Work instructions: Repeat, please, only the lines from the top of the data down to the line with "wall(back, clothThickness), fleece()));"; include both of those lines.

Provided data:

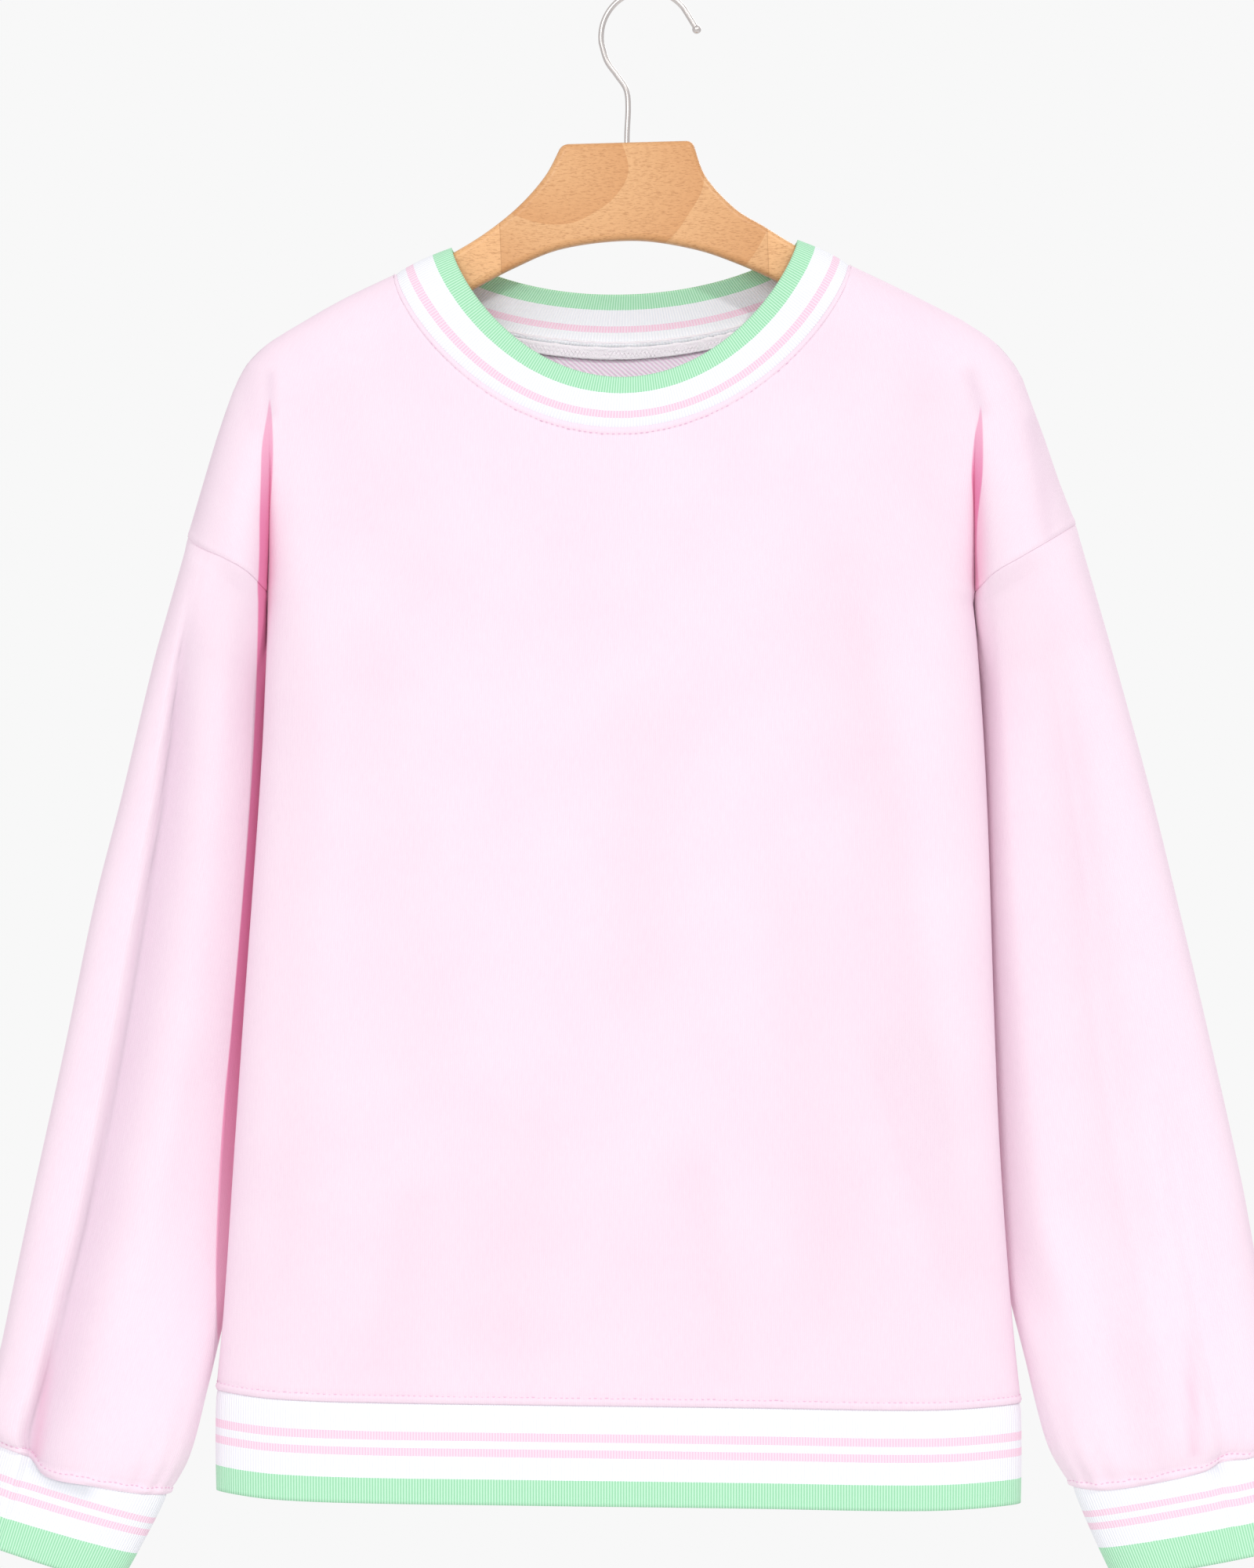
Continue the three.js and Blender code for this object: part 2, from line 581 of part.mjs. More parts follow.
const fleece = () => new THREE.MeshStandardMaterial({ color: 0xfce8f5, roughness: 0.95, metalness: 0 });
const rib = () => new THREE.MeshStandardMaterial({ color: 0xf6f8fc, roughness: 0.9, metalness: 0 });
const overlock = () => new THREE.MeshStandardMaterial({ color: 0xfbf0f8, roughness: 0.95, metalness: 0 });
const beech = () => new THREE.MeshStandardMaterial({ color: 0xe2b07e, roughness: 0.5, metalness: 0 });
const nickel = () => new THREE.MeshStandardMaterial({ color: 0xd8d4d0, roughness: 0.3, metalness: 1 });

const group = new THREE.Group();
const front = panel('front');
const back = panel('back');
group.add(mesh('front_panel', wall(front, clothThickness), fleece()));
group.add(mesh('back_panel', wall(back, clothThickness), fleece()));

// Sleeves and cuffs. A ring starts at the outer edge and goes round by the front
for (const side of ['right', 'left']) {
  const rims = [front, back].map((sheet) => {
    const [edge, inner] = [sheet[side][0], sheet[side][1]].map((row) => [...row].reverse());
    return rimOf(sheet, edge, inner);
  });
  const sleeve = sleeveSheet(side, joinRims(...rims));
  group.add(mesh(`sleeve_${side}`, wall(sleeve, clothThickness), fleece()));
  const wrist = rimOf(sleeve, sleeve.rings[sleeveRows], sleeve.rings[sleeveRows - 1]);
  for (const rim of wrist) rim.out.set(wristLean[side], 0, -1).normalize();
  const end = sleeveRing({ ...cuffEnds[side], outY: 0, inY: 0, thin: 0 }, wrist.length, [], 1);
  group.add(mesh(`cuff_${side}`, wall(band(wrist, end, side === 'right', bandFullness.cuff), clothThickness), rib()));
}

// Hem band: all round the lower edge of the body, a little longer behind
const hemRim = joinRims(...[front, back].map((sheet) => rimOf(sheet, sheet.body[0], sheet.body[1])));
for (const rim of hemRim) rim.out.set(0, 0, -1);
const hemEdge = hemRim.map(({ point }) => {
  const longer = hemBackDrop * smoothStep(point.y / bodyDepths[0].back);
  return new THREE.Vector3(point.x, point.y * hemNarrowing, point.z - hemBandWidth - longer);
});
group.add(mesh('hem_rib', wall(band(hemRim, hemEdge, true, bandFullness.hem), clothThickness), rib()));

// Neckband: all round the neckline, up to its free edge
const neckColumns = Array.from({ length: neckSteps + 1 }, (_, i) => shoulderSteps + i);
const neckRim = joinRims(...[front, back].map((sheet) => {
  const [edge, inner] = [bodyRows, bodyRows - 1].map((row) => neckColumns.map((c) => sheet.body[row][c]));
  return rimOf(sheet, edge, inner);
}));
const neckFree = neckRim.map((_, i) => {
  const isFront = i <= neckSteps;
  const share = isFront ? i / neckSteps : (2 * neckSteps - i) / neckSteps;
  const ends = [[neckEdge.rightX, neckEdge.rightZ], [neckEdge.leftX, neckEdge.leftZ]];
  const [x, z] = neckPoint(share, isFront ? neckEdge.frontDrop : neckEdge.backDrop, ...ends);
  const depth = isFront ? -neckEdge.frontDepth : neckEdge.backDepth;
  return new THREE.Vector3(x, depth * Math.sin(Math.PI * endsCloser(share, neckline.closer)) ** neckEdge.fullness, z);
});
neckRim.forEach((rim, i) => rim.out.copy(neckFree[i]).sub(rim.point).normalize());
group.add(mesh('neck_rib', wall(band(neckRim, neckFree, false, bandFullness.neck), clothThickness), rib()));

// Seam allowance: a narrow strip that hangs inside the back panel, just under the neck seam
const stripColumns = neckColumns.slice(allowance.skip, -allowance.skip);
const strip = newSheet();
addGrid(strip, 2, stripColumns.length - 1, { flip: true }, (row, column) => {
  const [top, below] = [bodyRows, bodyRows - 1].map((r) => back.body[r][stripColumns[column]]);
  const down = back.points[below].clone().sub(back.points[top]).normalize();
  const inward = back.normals[top].clone().lerp(back.normals[below], row / 2).normalize().negate();
  const clear = (clothThickness + allowance.thickness) / 2 + allowance.clear;
  const place = back.points[top].clone().addScaledVector(down, allowance.width * row / 2);
  return place.addScaledVector(inward, clear);
});
findNormals(strip);
group.add(mesh('back_neck_seam', wall(strip, allowance.thickness), overlock()));

function toManifold(geometry) {
  const plain = geometry.clone();
  plain.deleteAttribute('normal');
  plain.deleteAttribute('uv');
  const merged = mergeVertices(plain, 1e-4);
  return new wasm.Manifold(new wasm.Mesh({
    numProp: 3,
    vertProperties: new Float32Array(merged.attributes.position.array),
    triVerts: new Uint32Array(merged.index.array),
  }));
}

function toGeometry(solid) {
  const result = solid.getMesh();
  const geometry = new THREE.BufferGeometry();
  geometry.setAttribute('position', new THREE.Float32BufferAttribute(result.vertProperties, 3));
  geometry.setIndex([...result.triVerts]);
  return geometry;
}

// Hanger: neck with a flat top, concave flanks, straight arms with round ends, arched underside
function hangerGeometry() {
  const point = (x, z) => new THREE.Vector2(x, z);
  const outline = new THREE.Shape();
  outline.moveTo(-42, -80.9);
  outline.lineTo(20.4, -79.2);
  outline.quadraticCurveTo(24.4, -79, 25.4, -83);
  outline.splineThru([point(31.6, -98.8), point(47, -115.4), point(62.6, -125), point(79, -135), point(108, -151.2)]);
  outline.splineThru([point(138, -165.2), point(168, -180.2)]);
  outline.splineThru([point(182.6, -189.8), point(190.4, -198.4), point(190.6, -207), point(184, -213.4),
    point(174, -212.4)]);
  outline.lineTo(92, -166.4);
  outline.splineThru([point(71.8, -155.4), point(48, -144.6), point(23.5, -136.6), point(-8, -132.4),
    point(-44.9, -136.6), point(-72, -147.4), point(-94.9, -159.6)]);
  outline.lineTo(-192, -215.6);
  outline.splineThru([point(-202, -216.8), point(-209.2, -210.6), point(-209.2, -201.4), point(-202.4, -193.2)]);
  outline.splineThru([point(-193, -186.8), point(-164, -170), point(-134, -155.4)]);
  outline.splineThru([point(-105.4, -140), point(-85.7, -127.8), point(-68.5, -113.8), point(-55, -98.4),
    point(-47.6, -84.8)]);
  outline.quadraticCurveTo(-46.2, -81.1, -42, -80.9);
  const geometry = new THREE.ExtrudeGeometry(outline, {
    depth: hangerThickness - 2 * hangerEdgeRound,
    curveSegments: 2,
    bevelThickness: hangerEdgeRound,
    bevelSize: hangerEdgeRound,
    bevelOffset: -hangerEdgeRound,
    bevelSegments: 2,
  });
  geometry.translate(0, 0, -(hangerThickness / 2 - hangerEdgeRound));
  geometry.rotateX(Math.PI / 2);
  return geometry;
}

const stemX = -10.9;
const socketTop = -70;
const hangerTop = -80;
const socketHeight = socketTop - (hangerTop - socketDepth);
const socket = new THREE.CylinderGeometry(socketRadius, socketRadius, socketHeight, 12);
socket.rotateX(Math.PI / 2);
socket.translate(stemX, 0, socketTop - socketHeight / 2);
const hangerSolid = toManifold(hangerGeometry()).subtract(toManifold(socket));
group.add(mesh('hanger', toGeometry(hangerSolid), beech()));

// Hook: stem, bend, open circle and a straight tip
const hookRoute = [[stemX, hangerTop - socketDepth + seamGap], [stemX, -76], [-10.3, -60], [-11.4, -51.4],
  [-16.4, -43.8], [-21.6, -36.4]];
for (let angle = hookTurn.from; angle > hookTurn.to; angle -= hookTurn.step) {
  const turn = THREE.MathUtils.degToRad(angle);
  hookRoute.push([hookRadius * Math.cos(turn), hookMiddleZ + hookRadius * Math.sin(turn)]);
}
hookRoute.push([tip.x, tip.z]);
const wireCurve = new THREE.CatmullRomCurve3(hookRoute.map(([x, z]) => new THREE.Vector3(x, 0, z)));
const wireSection = new THREE.Shape();
wireSection.absarc(0, 0, wireRadius, 0, 2 * Math.PI);
const wire = new THREE.ExtrudeGeometry(wireSection, { steps: 44, curveSegments: 4, extrudePath: wireCurve });
const ball = new THREE.SphereGeometry(tip.radius, 10, 8);
ball.translate(tip.x, 0, tip.z);
group.add(mesh('hook', toGeometry(toManifold(wire).add(toManifold(ball))), nickel()));

export default group;
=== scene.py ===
# Pink crewneck sweatshirt with striped ribs, hung on a beech hanger with a nickel hook.
# Tables are in millimetres, as the part's source has them, and become metres in the meshes.
import json
from functools import partial
import bpy
import numpy as np
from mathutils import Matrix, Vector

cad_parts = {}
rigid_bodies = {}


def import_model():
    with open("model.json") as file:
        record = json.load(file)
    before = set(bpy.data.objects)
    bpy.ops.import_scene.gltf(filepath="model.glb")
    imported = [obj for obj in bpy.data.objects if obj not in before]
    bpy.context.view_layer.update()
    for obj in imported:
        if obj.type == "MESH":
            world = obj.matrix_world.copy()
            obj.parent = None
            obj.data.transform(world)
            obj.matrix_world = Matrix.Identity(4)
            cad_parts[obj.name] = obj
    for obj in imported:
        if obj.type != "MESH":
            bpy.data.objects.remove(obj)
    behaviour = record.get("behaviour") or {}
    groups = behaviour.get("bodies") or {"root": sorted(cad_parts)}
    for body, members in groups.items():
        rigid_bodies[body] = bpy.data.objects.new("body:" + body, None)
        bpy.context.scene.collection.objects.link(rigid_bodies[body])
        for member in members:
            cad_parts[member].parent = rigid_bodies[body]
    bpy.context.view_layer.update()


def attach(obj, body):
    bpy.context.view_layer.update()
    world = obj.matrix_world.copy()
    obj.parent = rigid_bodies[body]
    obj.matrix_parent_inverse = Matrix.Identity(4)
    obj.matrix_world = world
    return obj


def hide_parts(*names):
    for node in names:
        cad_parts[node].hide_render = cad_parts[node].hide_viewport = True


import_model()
mm = 0.001
print("stage: frame loaded")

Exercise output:
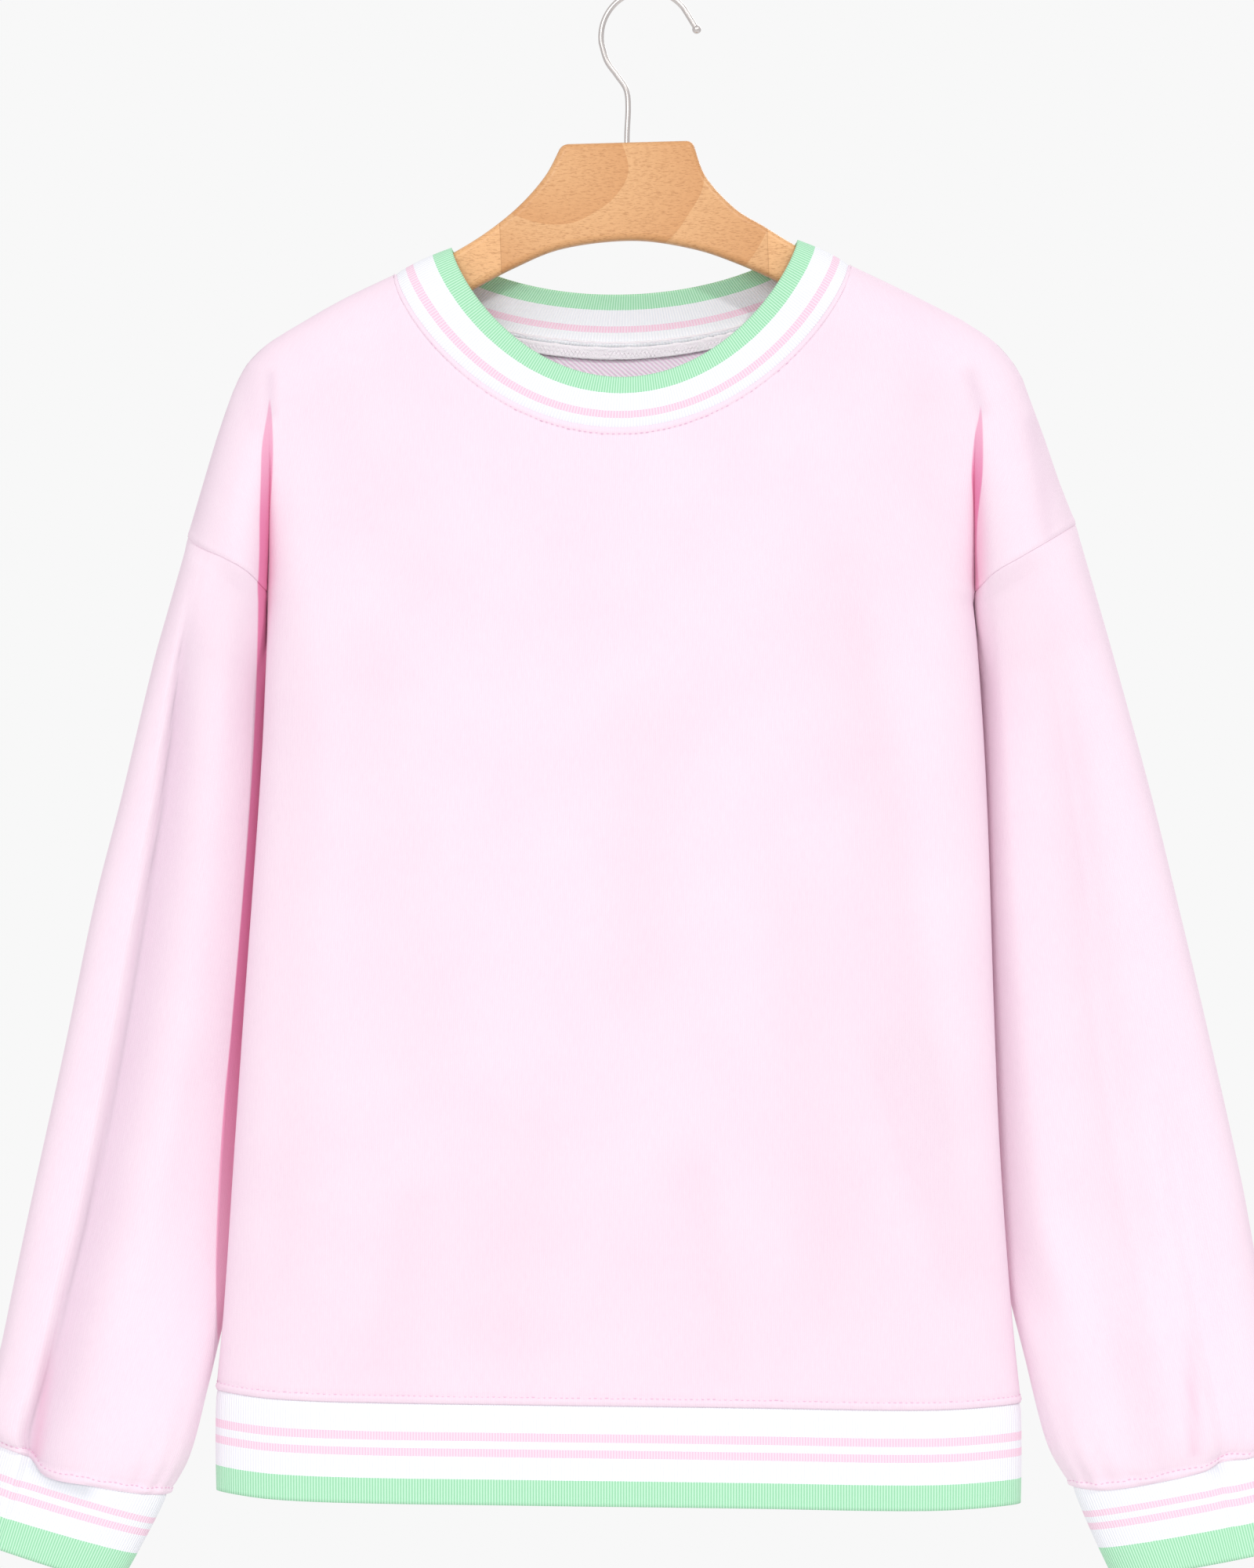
Continue the three.js and Blender code for this object: part 2, from line 581 of part.mjs. More parts follow.
const fleece = () => new THREE.MeshStandardMaterial({ color: 0xfce8f5, roughness: 0.95, metalness: 0 });
const rib = () => new THREE.MeshStandardMaterial({ color: 0xf6f8fc, roughness: 0.9, metalness: 0 });
const overlock = () => new THREE.MeshStandardMaterial({ color: 0xfbf0f8, roughness: 0.95, metalness: 0 });
const beech = () => new THREE.MeshStandardMaterial({ color: 0xe2b07e, roughness: 0.5, metalness: 0 });
const nickel = () => new THREE.MeshStandardMaterial({ color: 0xd8d4d0, roughness: 0.3, metalness: 1 });

const group = new THREE.Group();
const front = panel('front');
const back = panel('back');
group.add(mesh('front_panel', wall(front, clothThickness), fleece()));
group.add(mesh('back_panel', wall(back, clothThickness), fleece()));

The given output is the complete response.